I can understand why a queer actress of color, who has spent a large portion of her career campaigning for racial progress and who described herself as a “baby queer” early last year, would approach casting and representation with race first in mind, not taking into account fans’ headcanons. All of these Twitter exchanges serve as an example of the fact that clear communication, compassion, and giving the other party grace for the most part, matter more than ever. We live in fractured, violent times, and if we are ever to improve our communities, we need to have more conversations like this, while acknowledging the complexities of people’s experience.

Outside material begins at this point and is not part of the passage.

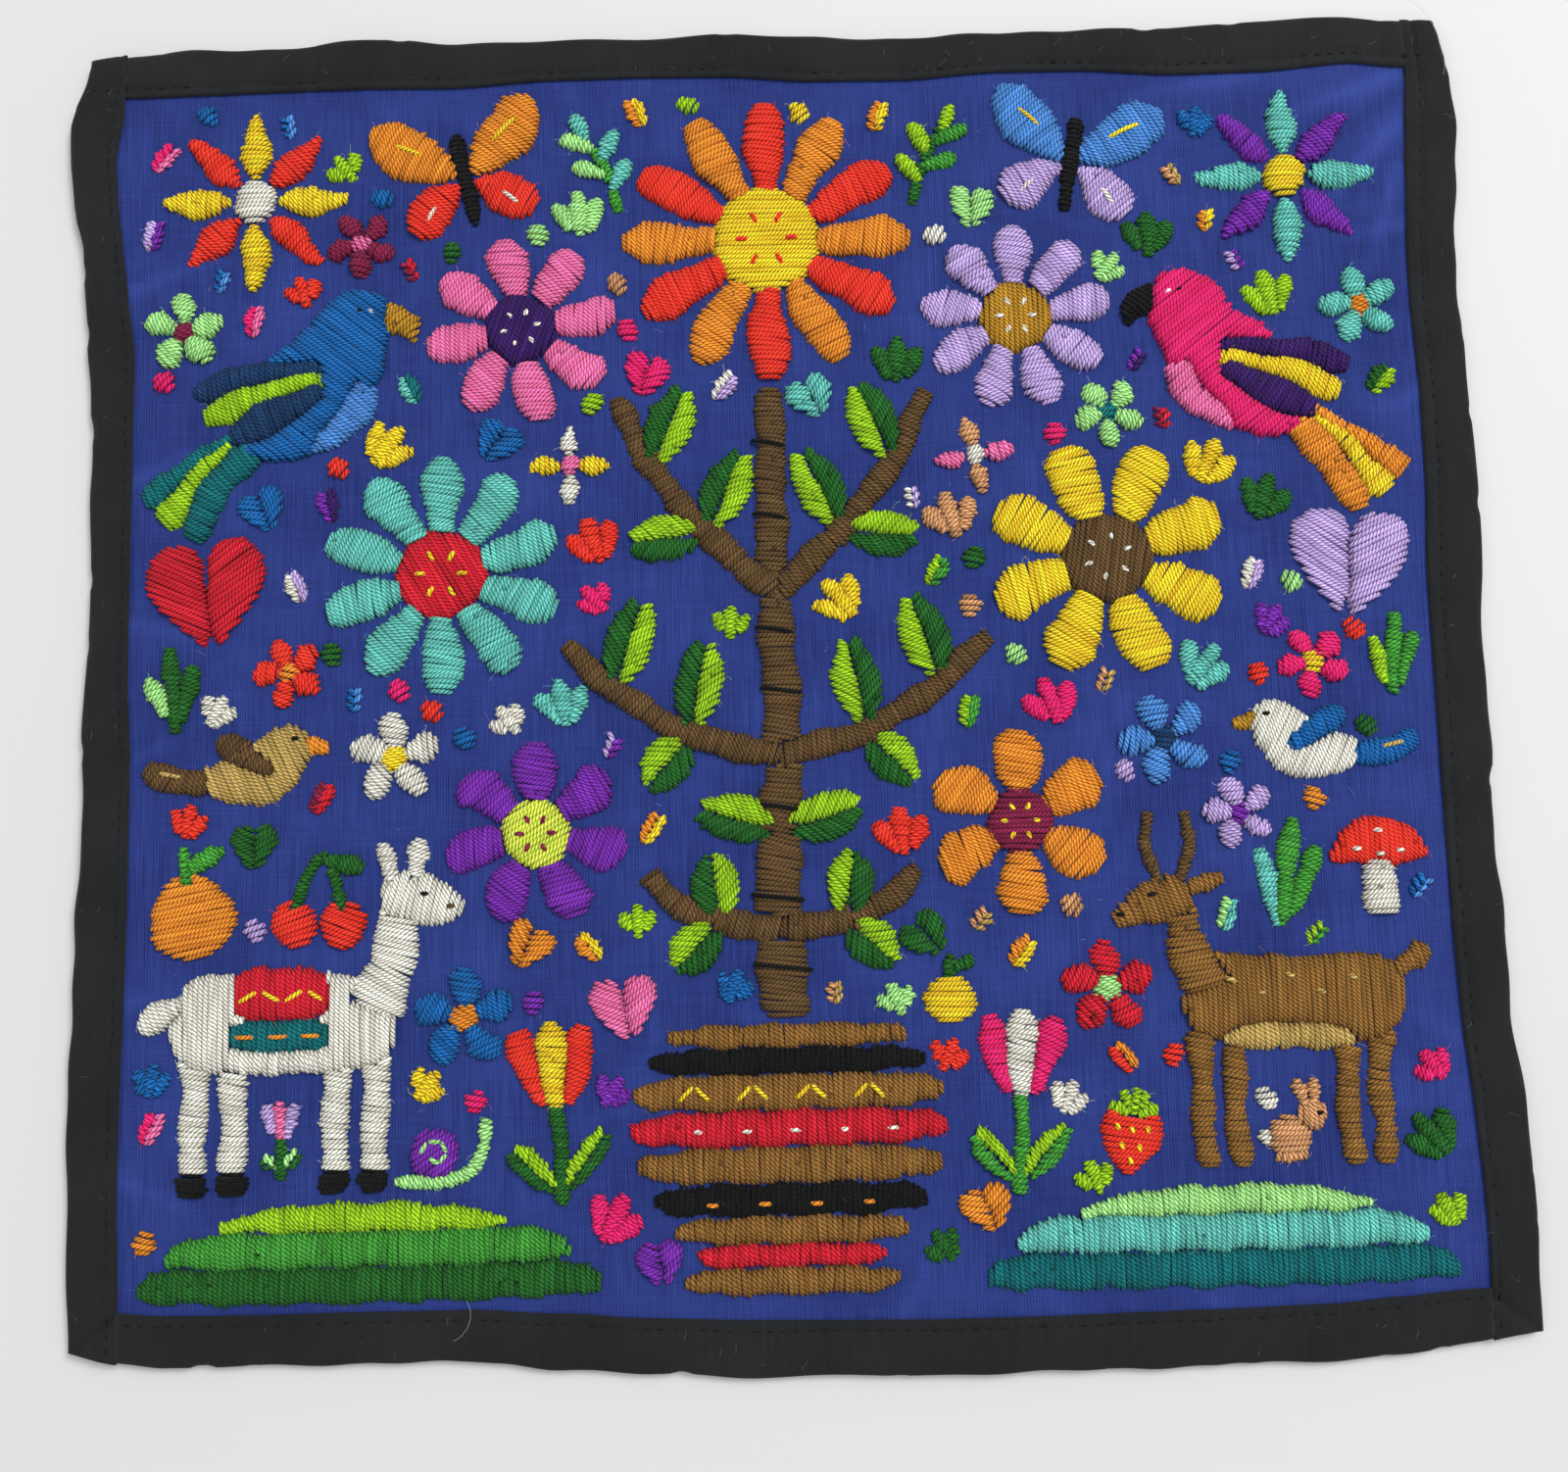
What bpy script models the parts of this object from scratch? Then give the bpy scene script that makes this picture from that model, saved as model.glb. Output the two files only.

Transfeminist scholar Julia Serano coined the term “trans-unaware” to describe the average person’s understanding of trans issues, writing that these people typically are “passively transphobic” (e.g., only expressing such attitudes when they come across a trans person, or when the subject is raised), and may be open to relinquishing those attitudes upon learning more about transgender lives and issues.” A similar framing can be applied to issues such as race and feminism, at least on an individual level, person to person. We can also see Serano’s definition play out in real-time between Akana and the fan.
Though the issue of Akana portraying Daisy started out rough because of a bad tweet, and though questions remain on how the other creators on the show got from point A to B regarding that sticker, it also shows change happening in real time.